Friday, June 30, 2006

Part IV of VI: Relevance

[note- this post originally appeared on my Xanga blog. Clicking the link will take you to the original article, which will allow you to read the original comments]


Currently Reading
In the Name of Jesus : Reflections on Christian Leadership
By Henri J. Nouwen
see related



What is it about submitting to a structured pursuit of personal spiritual disciplines as an integral part of a corporate experience (i.e. CTI) that turns so many of us off?

Is it the fact that we’re told by other people that this is what we should be doing? That we’re often led down the path of spiritual discipline by our peers – people that we don’t see as any more qualified to guide us spiritually than we are to guide ourselves?

“Don’t tell me what to do to maintain my own spiritual health.If you like to read the Word, then that’s great for you, but God hasn’t given me that same passion, and therefore it doesn’t have as much bearing on my spiritual development as it does on yours. I have other ways of staying intimate with God… like playing Mario Kart.”

Maybe it turns us off because personal quiet time, corporate prayer, team devos and the like… don’t feel like they’re much more than just “going through the motions” and are therefore not authentic or relevant enough for us.

Henri Nouwen was like 52 when his book In the Name of Jesus was published in 1989 (long before any of us knew what it meant to be postmodern,) yet in it, he makes a statement about the seeking of relevance in ministry that ought to be startlingly convicting to the emergent generation that we’re a part of:

Aren’t we priests and ministers called to help people, to feed the hungry, and to save those who are starving? Are we not called to do something that makes people realize that what we do makes a difference in their lives? Aren’t we called to heal the sick, feed the hungry, and alleviate the suffering of the poor? Jesus was faced with these same questions, but when he was asked to prove his power as the Son of God by the relevant behavior of changing stones into bread, he clung to his mission to proclaim the Word and said, “One does not live by bread alone, but by every word that comes from the mouth of God” (Matthew 4:4)

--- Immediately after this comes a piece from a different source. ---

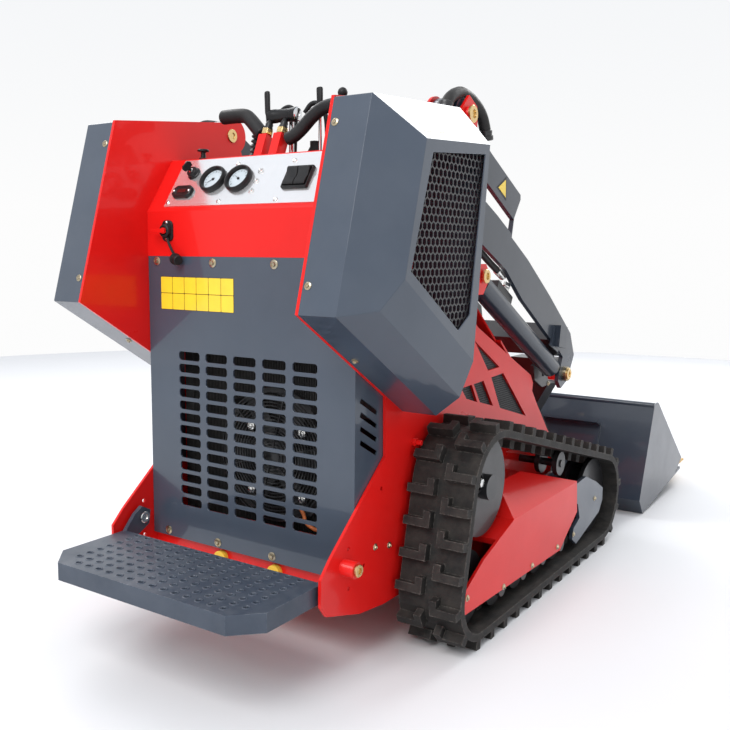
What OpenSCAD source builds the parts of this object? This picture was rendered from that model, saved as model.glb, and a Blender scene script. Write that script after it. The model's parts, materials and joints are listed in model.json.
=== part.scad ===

Sometimes I am able to see my personal hangup on authenticity and relevance for the stumbling block that it is. If some motion or degree of action doesn’t 100% represent how I feel, what I believe, or what I’m about… I won’t go forward with it. I thereby effectively declare that no motion at all is better than motion that contains any degree of misrepresentation.

And so, though I won’t be wrongly associated with something I don’t fully buy into, I don’t produce anything good either. Not in the outside world… not in my inner world.

Nouwen goes on to make this assertion:

The leaders of the future will be those who dare to claim their irrelevance in the contemporary world as a divine vocation that allows them to enter into a deep solidarity with the anguish underlying all the glitter of success, and to bring the light of Jesus there.